EXERCISE AIM: Reproduce exactly the section that begins at the line containing "case_sleeve();" and ends at the line containing "points = [vertex.co", both lines included; omit all other lines.

DATA LISTING:
※

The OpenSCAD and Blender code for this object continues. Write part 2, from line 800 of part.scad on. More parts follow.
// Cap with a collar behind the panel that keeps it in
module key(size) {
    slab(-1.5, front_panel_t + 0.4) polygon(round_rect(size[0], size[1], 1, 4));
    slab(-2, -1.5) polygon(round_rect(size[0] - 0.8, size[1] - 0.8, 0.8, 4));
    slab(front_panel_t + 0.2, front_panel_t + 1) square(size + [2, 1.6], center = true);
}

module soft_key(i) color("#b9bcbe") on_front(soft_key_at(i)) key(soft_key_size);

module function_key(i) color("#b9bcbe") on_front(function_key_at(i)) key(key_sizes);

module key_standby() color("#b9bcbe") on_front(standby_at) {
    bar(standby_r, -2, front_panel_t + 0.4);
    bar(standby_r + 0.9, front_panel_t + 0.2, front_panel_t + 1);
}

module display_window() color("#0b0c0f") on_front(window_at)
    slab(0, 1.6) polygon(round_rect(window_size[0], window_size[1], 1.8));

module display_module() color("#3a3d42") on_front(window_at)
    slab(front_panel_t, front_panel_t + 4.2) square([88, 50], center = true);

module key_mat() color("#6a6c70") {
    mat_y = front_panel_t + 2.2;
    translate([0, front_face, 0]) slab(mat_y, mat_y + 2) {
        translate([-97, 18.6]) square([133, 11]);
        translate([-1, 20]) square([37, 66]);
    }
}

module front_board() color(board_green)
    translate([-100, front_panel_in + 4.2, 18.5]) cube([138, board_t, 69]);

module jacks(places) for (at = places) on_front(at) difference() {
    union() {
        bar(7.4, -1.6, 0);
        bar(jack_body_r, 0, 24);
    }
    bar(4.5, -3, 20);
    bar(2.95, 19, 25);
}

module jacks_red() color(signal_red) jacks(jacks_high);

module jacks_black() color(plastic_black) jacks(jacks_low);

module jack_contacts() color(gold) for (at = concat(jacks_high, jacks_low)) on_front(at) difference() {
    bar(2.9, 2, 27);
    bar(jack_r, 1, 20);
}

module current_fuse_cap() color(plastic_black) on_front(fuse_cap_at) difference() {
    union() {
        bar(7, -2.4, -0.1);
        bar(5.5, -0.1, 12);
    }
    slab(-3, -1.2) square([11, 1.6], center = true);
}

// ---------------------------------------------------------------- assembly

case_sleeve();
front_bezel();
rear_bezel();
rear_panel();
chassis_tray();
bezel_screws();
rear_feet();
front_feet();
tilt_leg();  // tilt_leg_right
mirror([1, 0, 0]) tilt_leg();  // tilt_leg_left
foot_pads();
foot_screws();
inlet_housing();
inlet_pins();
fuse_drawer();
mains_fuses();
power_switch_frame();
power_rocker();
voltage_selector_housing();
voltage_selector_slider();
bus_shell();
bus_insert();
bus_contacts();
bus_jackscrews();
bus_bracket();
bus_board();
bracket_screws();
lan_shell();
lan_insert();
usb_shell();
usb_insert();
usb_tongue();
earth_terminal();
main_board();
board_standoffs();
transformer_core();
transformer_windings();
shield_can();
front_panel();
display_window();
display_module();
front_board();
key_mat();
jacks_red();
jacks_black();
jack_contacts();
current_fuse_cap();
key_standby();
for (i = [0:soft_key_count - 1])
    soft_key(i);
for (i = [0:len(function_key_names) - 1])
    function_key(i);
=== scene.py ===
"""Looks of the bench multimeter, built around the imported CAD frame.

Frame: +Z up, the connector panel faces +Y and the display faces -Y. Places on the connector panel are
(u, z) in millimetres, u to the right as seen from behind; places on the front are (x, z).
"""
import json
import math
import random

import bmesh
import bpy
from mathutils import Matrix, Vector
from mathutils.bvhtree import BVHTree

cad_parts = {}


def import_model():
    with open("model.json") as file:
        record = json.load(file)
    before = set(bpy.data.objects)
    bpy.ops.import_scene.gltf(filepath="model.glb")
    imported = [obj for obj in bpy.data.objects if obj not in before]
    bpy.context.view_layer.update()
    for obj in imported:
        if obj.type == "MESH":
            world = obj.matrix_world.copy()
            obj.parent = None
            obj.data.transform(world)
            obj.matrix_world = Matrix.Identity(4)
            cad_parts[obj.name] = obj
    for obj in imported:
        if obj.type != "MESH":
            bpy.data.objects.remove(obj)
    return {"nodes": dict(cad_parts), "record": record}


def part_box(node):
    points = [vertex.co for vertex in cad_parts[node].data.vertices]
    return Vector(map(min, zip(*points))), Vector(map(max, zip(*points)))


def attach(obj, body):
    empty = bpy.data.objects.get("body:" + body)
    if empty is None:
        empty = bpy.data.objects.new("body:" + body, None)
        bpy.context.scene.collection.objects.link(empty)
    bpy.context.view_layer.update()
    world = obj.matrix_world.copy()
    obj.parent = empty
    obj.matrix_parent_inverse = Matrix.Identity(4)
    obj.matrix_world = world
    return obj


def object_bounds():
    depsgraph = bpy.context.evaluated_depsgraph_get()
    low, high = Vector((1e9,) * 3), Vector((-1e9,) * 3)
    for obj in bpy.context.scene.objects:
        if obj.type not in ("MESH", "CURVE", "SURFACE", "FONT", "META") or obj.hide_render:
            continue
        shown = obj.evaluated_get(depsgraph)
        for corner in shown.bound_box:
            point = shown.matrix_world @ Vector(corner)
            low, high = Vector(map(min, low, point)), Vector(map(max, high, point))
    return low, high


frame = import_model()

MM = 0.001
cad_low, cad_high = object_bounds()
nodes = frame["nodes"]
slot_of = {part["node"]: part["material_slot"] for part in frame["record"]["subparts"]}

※

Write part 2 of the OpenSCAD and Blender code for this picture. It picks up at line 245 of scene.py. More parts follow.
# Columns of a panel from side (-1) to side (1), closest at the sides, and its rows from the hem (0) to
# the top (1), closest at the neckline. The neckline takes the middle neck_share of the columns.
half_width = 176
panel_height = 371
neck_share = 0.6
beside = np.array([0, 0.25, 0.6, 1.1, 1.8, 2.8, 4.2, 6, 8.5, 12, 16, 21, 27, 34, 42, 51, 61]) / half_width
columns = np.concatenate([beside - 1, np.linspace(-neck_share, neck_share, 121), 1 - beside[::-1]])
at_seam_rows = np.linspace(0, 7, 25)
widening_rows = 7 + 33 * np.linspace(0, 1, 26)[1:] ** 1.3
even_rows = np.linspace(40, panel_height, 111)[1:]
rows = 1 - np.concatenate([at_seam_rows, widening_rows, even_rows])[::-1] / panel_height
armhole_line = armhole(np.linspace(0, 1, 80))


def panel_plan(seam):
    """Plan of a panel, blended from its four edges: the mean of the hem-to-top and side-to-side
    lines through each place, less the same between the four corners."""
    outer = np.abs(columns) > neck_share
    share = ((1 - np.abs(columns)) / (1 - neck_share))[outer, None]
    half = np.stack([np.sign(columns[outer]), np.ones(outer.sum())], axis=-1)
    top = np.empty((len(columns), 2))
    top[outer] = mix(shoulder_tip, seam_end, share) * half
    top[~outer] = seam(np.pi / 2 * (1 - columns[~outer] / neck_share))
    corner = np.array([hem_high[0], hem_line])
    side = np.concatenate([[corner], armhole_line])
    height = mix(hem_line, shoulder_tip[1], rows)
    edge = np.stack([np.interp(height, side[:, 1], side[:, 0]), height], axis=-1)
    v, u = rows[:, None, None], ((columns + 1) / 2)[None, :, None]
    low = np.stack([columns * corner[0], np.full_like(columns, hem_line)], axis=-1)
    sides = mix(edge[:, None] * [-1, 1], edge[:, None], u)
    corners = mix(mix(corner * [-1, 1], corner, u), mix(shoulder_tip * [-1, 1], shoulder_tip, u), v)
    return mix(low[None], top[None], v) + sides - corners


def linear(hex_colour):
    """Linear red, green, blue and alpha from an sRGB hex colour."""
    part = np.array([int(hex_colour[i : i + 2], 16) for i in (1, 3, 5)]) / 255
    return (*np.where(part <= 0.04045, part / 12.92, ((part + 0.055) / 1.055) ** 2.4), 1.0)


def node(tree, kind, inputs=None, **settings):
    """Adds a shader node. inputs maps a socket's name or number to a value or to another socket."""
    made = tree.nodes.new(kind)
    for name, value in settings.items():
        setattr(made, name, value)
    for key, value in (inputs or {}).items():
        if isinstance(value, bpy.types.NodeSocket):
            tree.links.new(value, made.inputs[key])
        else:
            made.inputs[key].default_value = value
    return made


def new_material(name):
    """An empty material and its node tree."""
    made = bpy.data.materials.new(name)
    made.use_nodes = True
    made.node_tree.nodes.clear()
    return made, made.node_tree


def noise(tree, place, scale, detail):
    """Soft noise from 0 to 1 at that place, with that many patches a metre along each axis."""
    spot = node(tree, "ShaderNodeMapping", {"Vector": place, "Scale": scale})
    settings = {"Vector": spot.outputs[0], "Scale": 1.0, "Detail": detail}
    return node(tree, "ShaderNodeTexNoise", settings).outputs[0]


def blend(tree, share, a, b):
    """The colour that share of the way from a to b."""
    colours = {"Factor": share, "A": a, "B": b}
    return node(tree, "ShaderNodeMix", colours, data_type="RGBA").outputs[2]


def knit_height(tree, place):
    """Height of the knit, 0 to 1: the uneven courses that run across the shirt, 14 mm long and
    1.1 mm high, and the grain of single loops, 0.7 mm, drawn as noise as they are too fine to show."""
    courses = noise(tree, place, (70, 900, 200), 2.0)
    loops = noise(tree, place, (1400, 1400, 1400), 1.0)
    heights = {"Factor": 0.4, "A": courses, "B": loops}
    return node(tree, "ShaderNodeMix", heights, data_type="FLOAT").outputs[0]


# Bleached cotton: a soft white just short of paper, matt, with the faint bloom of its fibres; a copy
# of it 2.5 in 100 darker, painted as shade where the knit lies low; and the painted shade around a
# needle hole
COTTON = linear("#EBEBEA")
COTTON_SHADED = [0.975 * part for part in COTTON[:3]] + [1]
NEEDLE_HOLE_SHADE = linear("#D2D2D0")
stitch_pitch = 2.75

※

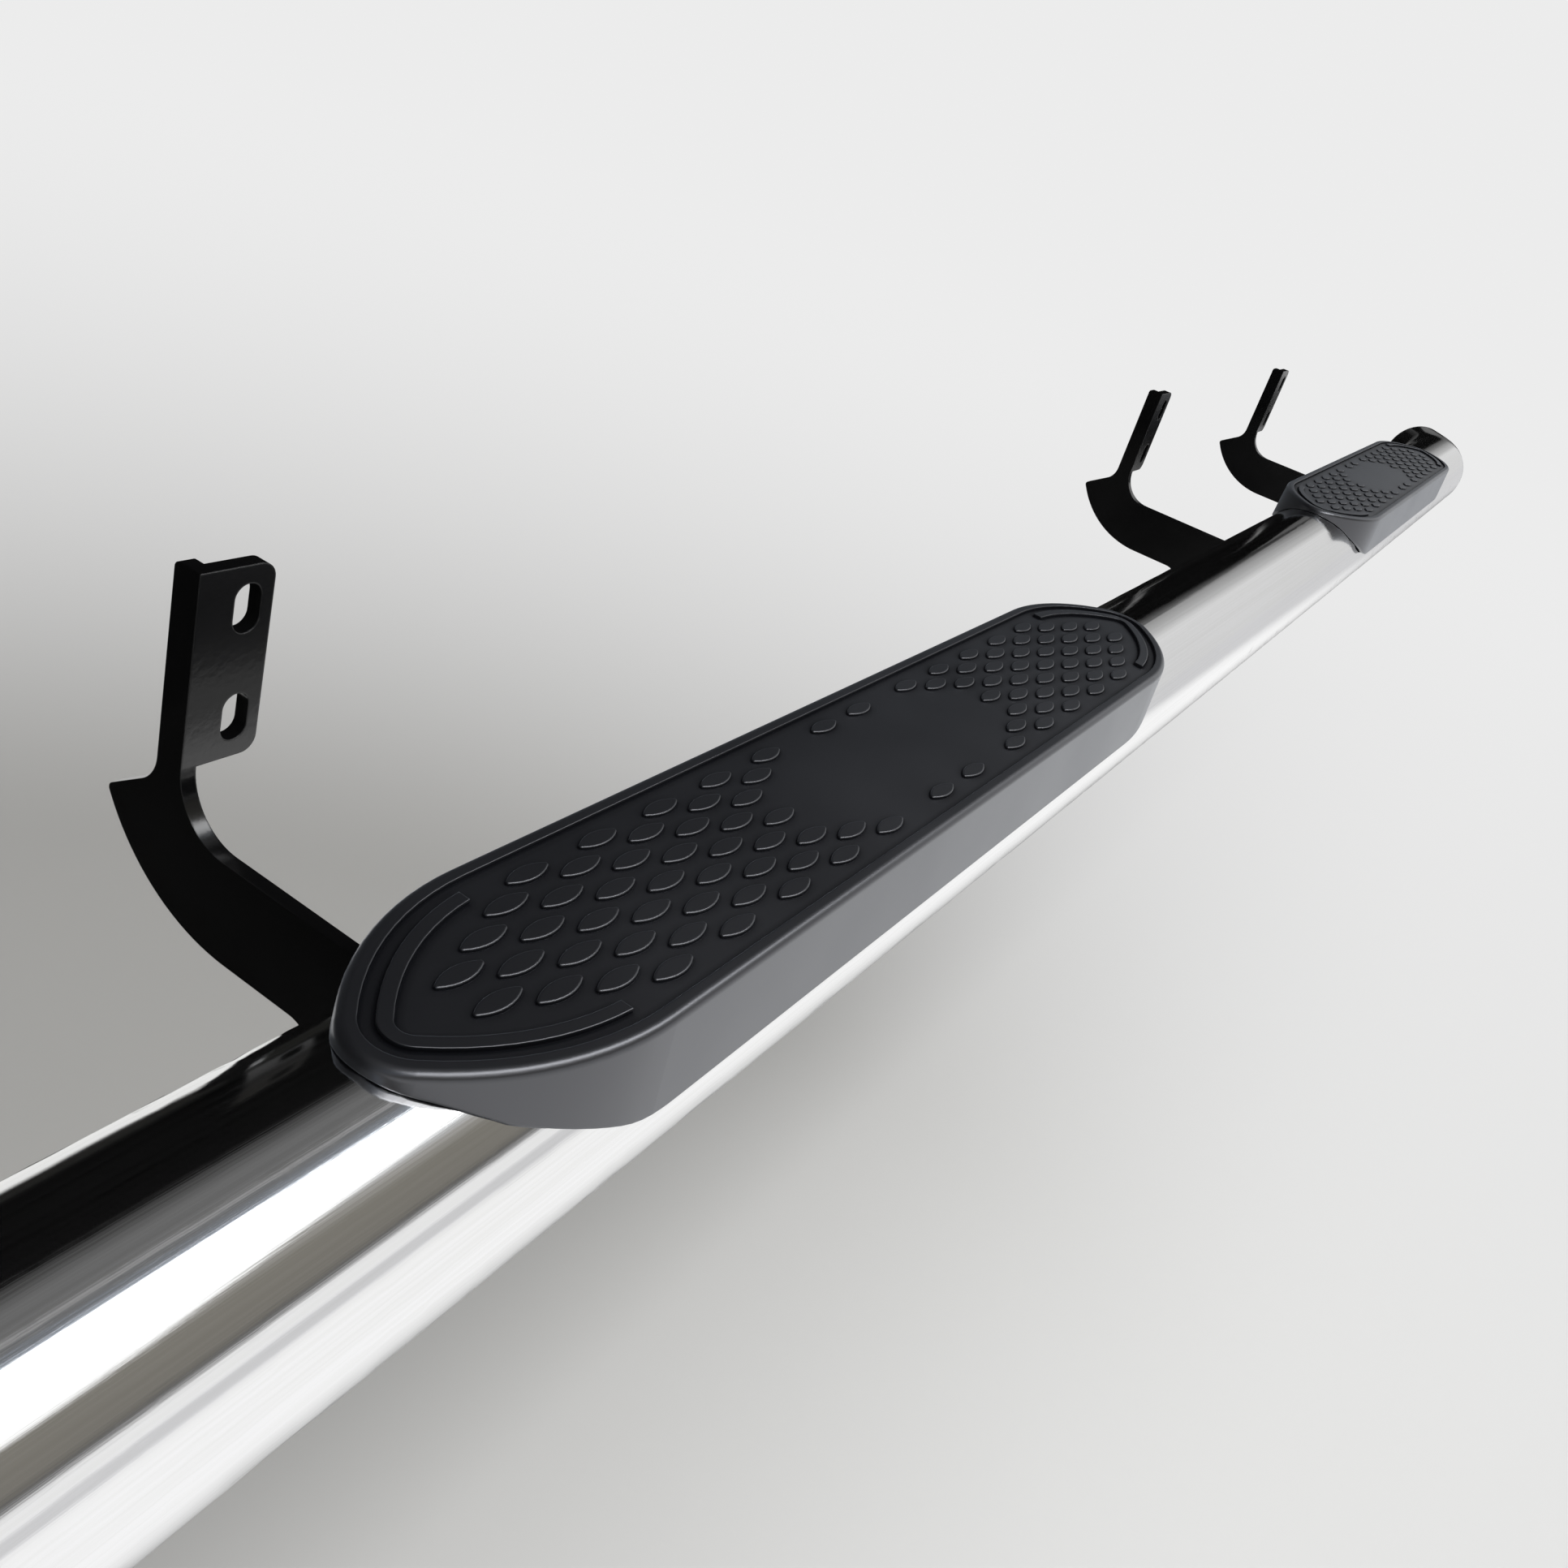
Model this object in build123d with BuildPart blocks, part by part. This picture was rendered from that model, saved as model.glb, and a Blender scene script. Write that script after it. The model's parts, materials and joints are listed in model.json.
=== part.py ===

※

WRITTEN RESPONSE:
case_sleeve();
front_bezel();
rear_bezel();
rear_panel();
chassis_tray();
bezel_screws();
rear_feet();
front_feet();
tilt_leg();  // tilt_leg_right
mirror([1, 0, 0]) tilt_leg();  // tilt_leg_left
foot_pads();
foot_screws();
inlet_housing();
inlet_pins();
fuse_drawer();
mains_fuses();
power_switch_frame();
power_rocker();
voltage_selector_housing();
voltage_selector_slider();
bus_shell();
bus_insert();
bus_contacts();
bus_jackscrews();
bus_bracket();
bus_board();
bracket_screws();
lan_shell();
lan_insert();
usb_shell();
usb_insert();
usb_tongue();
earth_terminal();
main_board();
board_standoffs();
transformer_core();
transformer_windings();
shield_can();
front_panel();
display_window();
display_module();
front_board();
key_mat();
jacks_red();
jacks_black();
jack_contacts();
current_fuse_cap();
key_standby();
for (i = [0:soft_key_count - 1])
    soft_key(i);
for (i = [0:len(function_key_names) - 1])
    function_key(i);
=== scene.py ===
"""Looks of the bench multimeter, built around the imported CAD frame.

Frame: +Z up, the connector panel faces +Y and the display faces -Y. Places on the connector panel are
(u, z) in millimetres, u to the right as seen from behind; places on the front are (x, z).
"""
import json
import math
import random

import bmesh
import bpy
from mathutils import Matrix, Vector
from mathutils.bvhtree import BVHTree

cad_parts = {}


def import_model():
    with open("model.json") as file:
        record = json.load(file)
    before = set(bpy.data.objects)
    bpy.ops.import_scene.gltf(filepath="model.glb")
    imported = [obj for obj in bpy.data.objects if obj not in before]
    bpy.context.view_layer.update()
    for obj in imported:
        if obj.type == "MESH":
            world = obj.matrix_world.copy()
            obj.parent = None
            obj.data.transform(world)
            obj.matrix_world = Matrix.Identity(4)
            cad_parts[obj.name] = obj
    for obj in imported:
        if obj.type != "MESH":
            bpy.data.objects.remove(obj)
    return {"nodes": dict(cad_parts), "record": record}


def part_box(node):
    points = [vertex.co for vertex in cad_parts[node].data.vertices]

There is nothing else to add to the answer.